If you are recovering from an injury, transitioning careers, retired from the trades, or simply need more control over your future, that staged approach matters. It lowers pressure. It lets you think clearly. It gives you room to build something without blowing up your finances.

Why systems matter more than hustle

A lot of people can work hard. That is not usually the problem.

The problem is starting from scratch with no system, no support, and no idea what actually works. That is why many part-time business owners stall out. They spend months guessing at pricing, branding, sales scripts, software, and operations. By the time they get traction, they are exhausted.

That is also why licensing models are getting more attention from practical buyers. Not because people want hand-holding, but because they want a shorter path from idea to income. If the model gives you a proven offer, operating structure, support, and a way to avoid the giant costs of traditional franchising, the math starts to look a lot better.

BluCallers was built around that exact gap. Not everyone wants a massive franchise fee, a lease, and a five-year plan that starts with debt. Some people want a home-based business they can launch while keeping their job and learning the ropes with support.

What businesses can start part time if you are risk-conscious?

If you are careful with money, that is not a weakness. It is usually a sign of experience.

The best fit is often a business with predictable demand, modest startup cost, no storefront, and no large payroll. Bonus points if it can be run from home and sold to businesses that already understand the value quickly.

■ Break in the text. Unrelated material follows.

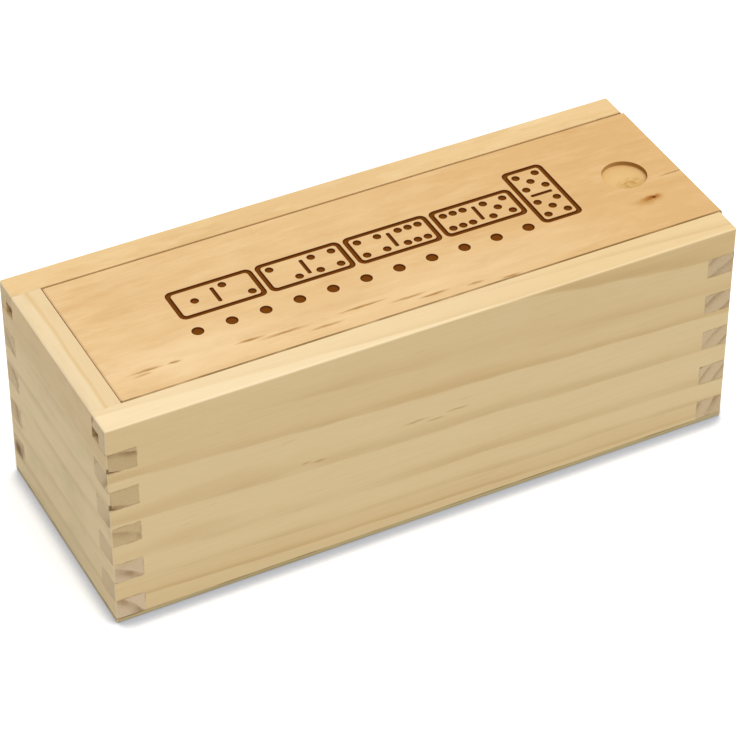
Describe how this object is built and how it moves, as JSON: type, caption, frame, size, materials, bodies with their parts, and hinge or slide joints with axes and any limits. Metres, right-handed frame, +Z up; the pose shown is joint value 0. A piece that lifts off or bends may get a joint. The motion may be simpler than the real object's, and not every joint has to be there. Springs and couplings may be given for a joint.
{
  "type": "domino storage box",
  "caption": "Small oblong pine box with finger jointed corners, a thin bottom and a grooved lid with a round thumb notch that slides out of one end.",
  "frame": {"origin": "centre of the underside, under the middle of the overall length with the lid shut", "axes": "+X along the box towards the end where the lid slides out, +Y to the back, +Z up"},
  "size_m": [0.1606, 0.06, 0.057],
  "materials": {
    "wall_pine": "planed and sanded, no varnish",
    "lid_pine": "planed and sanded, no varnish, warmer than the walls",
    "bottom_sheet": "thin plywood sheet, bare"
  },
  "bodies": {
    "box": {"front_wall": "wall_pine", "back_wall": "wall_pine", "closed_end_wall": "wall_pine", "open_end_wall": "wall_pine", "bottom_panel": "bottom_sheet"},
    "lid": {"lid": "lid_pine"}
  },
  "joints": [
    {"name": "lid_slide", "type": "slide", "parent": "box", "child": "lid", "axis": [1, 0, 0], "range_m": [0, 0.156]}
  ]
}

That is why service-based, business-to-business models often make more sense than consumer fads. A contractor who misses calls already knows that problem hurts. A local company that needs neighborhood visibility already understands why promotion matters. You are not trying to invent demand. You are stepping into it.

There is still effort involved. You will need to talk to people, stay organized, and follow through. But you do not need to become a startup founder or a social media celebrity to make it work.

A simple way to judge any part-time business idea

Before you commit, ask four blunt questions.

Does this business solve a problem people already pay for? Can I start it without taking on dangerous overhead? Can I operate it in the hours I actually have? And if it works, can it grow beyond just buying myself another job?

If the answer is no to two or more of those questions, keep looking.

A part-time business should create options, not trap you in a more complicated version of your current life.

The best time to build something of your own is often before you feel fully ready. Not recklessly. Just realistically. Start with a model that fits the life you have now, and give yourself a fair shot to grow from there.